E cos’è la felicità?
Un mondo felice é un mondo salvo. La vera India è spesso dentro di noi, il viaggo è in ogni momento e in ogni luogo. Lo si può fare leggendo un libro o stando fermi. La felicità è a portata di mano più di quanto noi stessi possiamo immaginare, basta volerla. E Sofia l’ha voluta. Il suo personaggio subisce nel corso della storia una grande trasformazione.

Cosa è stato questo libro per te?
Ci sono voluti tre anni per scriverlo, anni durante i quali ho imparato tanto, soprattutto a essere umile.
E alla fine non potevo che dar vita ai desideri di Sofia: così ho fondato il People wish tree un progetto direttamente ispirato dal romanzo e che prevede la creazione di un Albero dei desideri in tutte le città del mondo.
In qualche modo significa ridare – in questo particolare momento di crisi materiale e spirituale – la speranza di riappropriarsi dello spazio pubblico. Il primo Albero dei desideri è stato piantato a Pordenone in una scuola pubblica; è il simbolo dell’uscire e del rincontrarsi, di un mondo più positivo e di conseguenza più salvo. Qui i ragazzi hanno iniziato ad appendere i loro desideri e hanno imparato che condividerli fa bene, come mi insegnò una volta un bramino dicendomi: “Quando appendi il tuo desiderio fai una preghiera perché anche quelli degli altri si possano avverare”.

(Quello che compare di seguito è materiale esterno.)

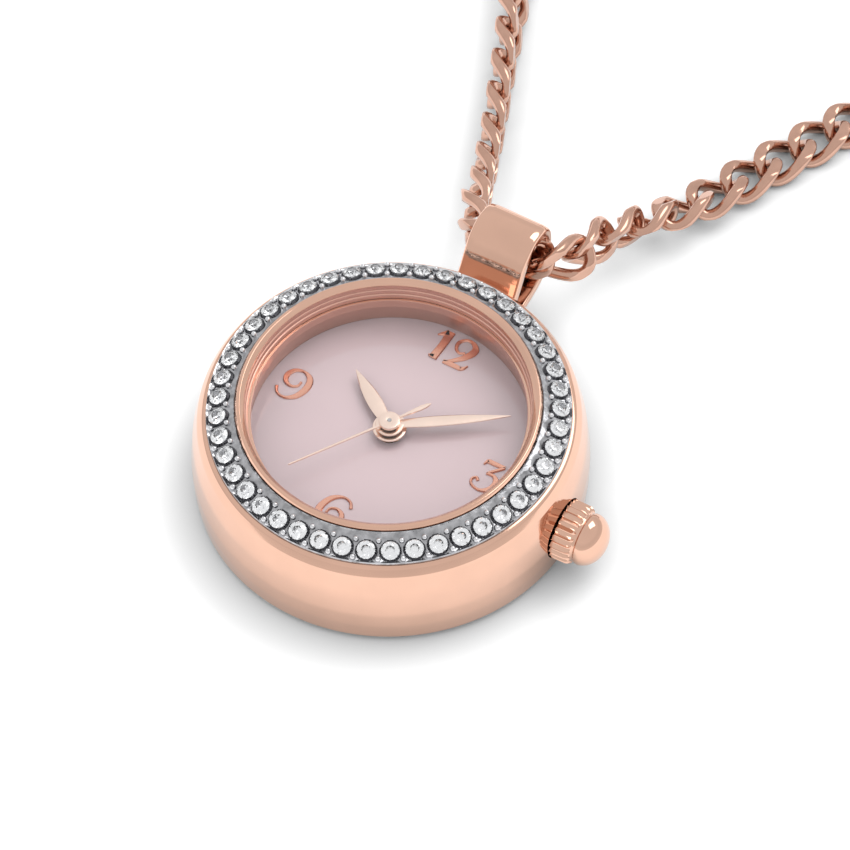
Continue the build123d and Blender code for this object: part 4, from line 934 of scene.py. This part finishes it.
def floor_piece():
    """a white floor that glows a little in what is seen; its glow dims near the part, a painted contact
    shadow
    """
    mesh = bpy.data.meshes.new("floor")
    h = floor_half
    mesh.from_pydata([(-h, -h, 0), (h, -h, 0), (h, h, 0), (-h, h, 0)], [], [(0, 1, 2, 3)])
    made = bpy.data.objects.new("floor", mesh)
    bpy.context.scene.collection.objects.link(made)
    material, tree, shader = tree_of("floor")
    shader.inputs["Base Color"].default_value = (floor_white, floor_white, floor_white, 1)
    shader.inputs["Roughness"].default_value = 0.9
    shader.inputs["Specular IOR Level"].default_value = 0
    # painted shadow: occlusion within a few millimetres, squared, dims the glow under and beside the part
    painted_shadow_ao = node(tree, "ShaderNodeAmbientOcclusion", samples=8, Distance=painted_shadow_reach)
    deeper = node(tree, "ShaderNodeMath", operation="POWER")
    deeper.inputs[1].default_value = 2.0
    tree.links.new(painted_shadow_ao.outputs["AO"], deeper.inputs[0])
    glow = node(tree, "ShaderNodeMath", operation="MULTIPLY")
    tree.links.new(seen_rays(tree), glow.inputs[0])
    tree.links.new(deeper.outputs[0], glow.inputs[1])
    level = node(tree, "ShaderNodeMath", operation="MULTIPLY")
    level.inputs[1].default_value = floor_glow
    tree.links.new(glow.outputs[0], level.inputs[0])
    tree.links.new(level.outputs[0], shader.inputs["Emission Strength"])
    shader.inputs["Emission Color"].default_value = (1, 1, 1, 1)
    mesh.materials.append(material)


def world():
    """a pale room, a little darker low down so that polished shapes read"""
    made = bpy.data.worlds.new("room")
    bpy.context.scene.world = made
    made.use_nodes = True
    tree = made.node_tree
    back = tree.nodes["Background"]
    where = node(tree, "ShaderNodeTexCoord")
    split = node(tree, "ShaderNodeSeparateXYZ")
    tree.links.new(where.outputs["Generated"], split.inputs["Vector"])
    ramp = node(tree, "ShaderNodeValToRGB")
    tree.links.new(split.outputs["Z"], ramp.inputs["Fac"])
    stops = ramp.color_ramp.elements
    while len(stops) < len(room_bands):
        stops.new(0.5)
    for stop, (place, grey) in zip(stops, room_bands):
        stop.position = place
        stop.color = (grey, grey, grey, 1)
    tree.links.new(ramp.outputs["Color"], back.inputs["Color"])


def lamp(name, place, target, size, power):
    """a square or oblong area lamp in metres and watts, facing its target"""
    data = bpy.data.lights.new(name, "AREA")
    data.shape = "RECTANGLE"
    data.size, data.size_y = size
    data.energy = power
    made = bpy.data.objects.new(name, data)
    bpy.context.scene.collection.objects.link(made)
    made.location = place
    made.rotation_euler = (Vector(target) - Vector(place)).to_track_quat("-Z", "Y").to_euler()


floor_piece()
world()
lamp("overhead", (0.2, 0.62, 0.9), (0, 0.01, 0), (0.6, 0.6), 2.8)
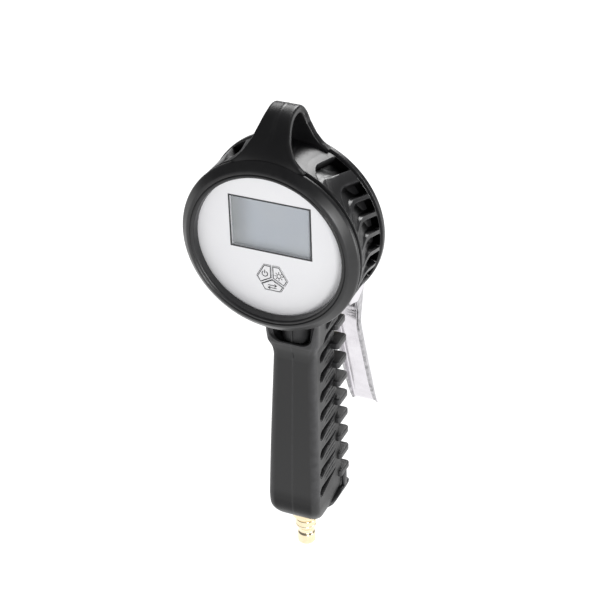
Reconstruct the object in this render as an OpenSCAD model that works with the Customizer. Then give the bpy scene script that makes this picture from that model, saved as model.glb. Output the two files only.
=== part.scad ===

Il secondo albero sarà piantato a settembre a Roma e il terzo a Milano; con il progetto People wish tree ho dato vita a Sofia e la speranza ora è che arrivi in tutto il mondo.
Ho scoperto che l’arte può fare grandi cose; è bello usarla per veicolare speranza ed è importante fare qualcosa per traformare un pezzettino delle nostre vite.
Sperare è un sentimento, ma perché diventi positivo è necessario che sia seguito dall’azione, perchè l’arte è anche questo: azione.
C’è bisogno che ognuno si renda partecipe di se stesso e di ciò che gli sta attorno. Dovremo tutti rimparare a riconoscere i nostri maestri: a volte può essere la nonna, altre volte il vicino di casa.